On the other hand, Riley sees the Portland market as being more densely packed with hotels than the Maine Mall at the moment. Plus, the mall attracts a different kind of traveler, as well as more business travelers because of its access to the jetport. "We have guests who don't want to stay downtown, and others who want to be in the Old Port; they are two different customer bases," Riley says.
Recession opportunities
Even though hotel business plunged in 2009, the tough economy also opened up some windows for investment, especially in coastal communities, according to Hebold. He says the town of Ogunquit, for instance, saw the sale of four hotels in the past year.
"Basically what we're seeing is liquidity coming back to the market," Hebold says. "It almost completely seized up in 2009. You have a unique window of time because you have properties being offered at realistic prices -- even though they are climbing quick -- and you have low interest rates. We are also finally seeing banks willing to do short sales of hotels."

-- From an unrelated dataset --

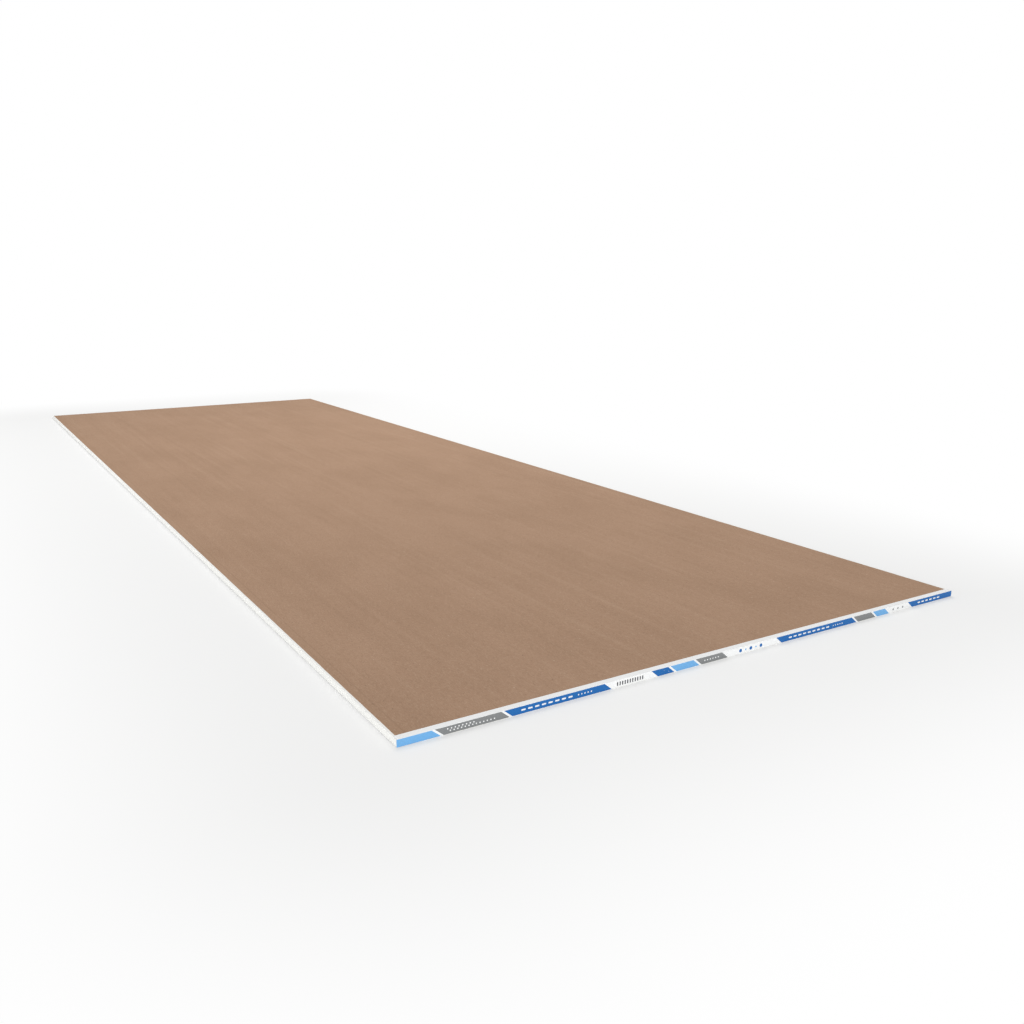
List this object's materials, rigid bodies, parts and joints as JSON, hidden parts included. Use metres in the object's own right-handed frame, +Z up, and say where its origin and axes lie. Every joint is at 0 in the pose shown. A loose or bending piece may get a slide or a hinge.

Greg Kirsch, who is building the new Hampton Inn with his Belmont, N.H.-based company Opechee Construction Corp., says he and his partner Mark Woglom plan to open their 122-room Hampton Inn in July. Opechee Construction has built 30 hotels in New England, including several in Maine, but the Portland Hampton Inn will be the first the two partners own themselves, Kirsch says.
They bought the site, the former home of Jordan's Meats, in February 2010 for less than the $4.75 million asking price, according to the Portland Press Herald, after The Procaccianti Group of Rhode Island paid $6 million in 2005. This low price opened up the rare chance for a hotel developer to acquire valuable and scarce downtown land. Kirsch, reached by phone recently, didn't reveal financials, but said, "I think there was an opportunity to acquire the site during the darkest days of the recession and the real estate crash, and it improved the economics of hotel ownership."
The timing and opportunity to invest in Portland's downtown may have been fortuitous, but a fire destroyed the old meat-packing plant there last spring, delaying the opening of the hotel by a month and slightly increasing costs. Twelve condos that are being built on the hotel's sixth floor have already been sold for between $210,000 and $450,000, according to Kirsch.
As all the hotels gear up for what they hope will be a busy season, Dugal says the current room supply in the Portland and Maine Mall market will "definitely meet the demand," and that from this point on into the near future, few changes are likely.
"Frankly, I don't believe there will be, short of some economic miracle, many sales or new builds beyond the Hampton Inn going in now," he says. "It's as tight as it needs to be, and any additional building would put downward pressure on occupancy."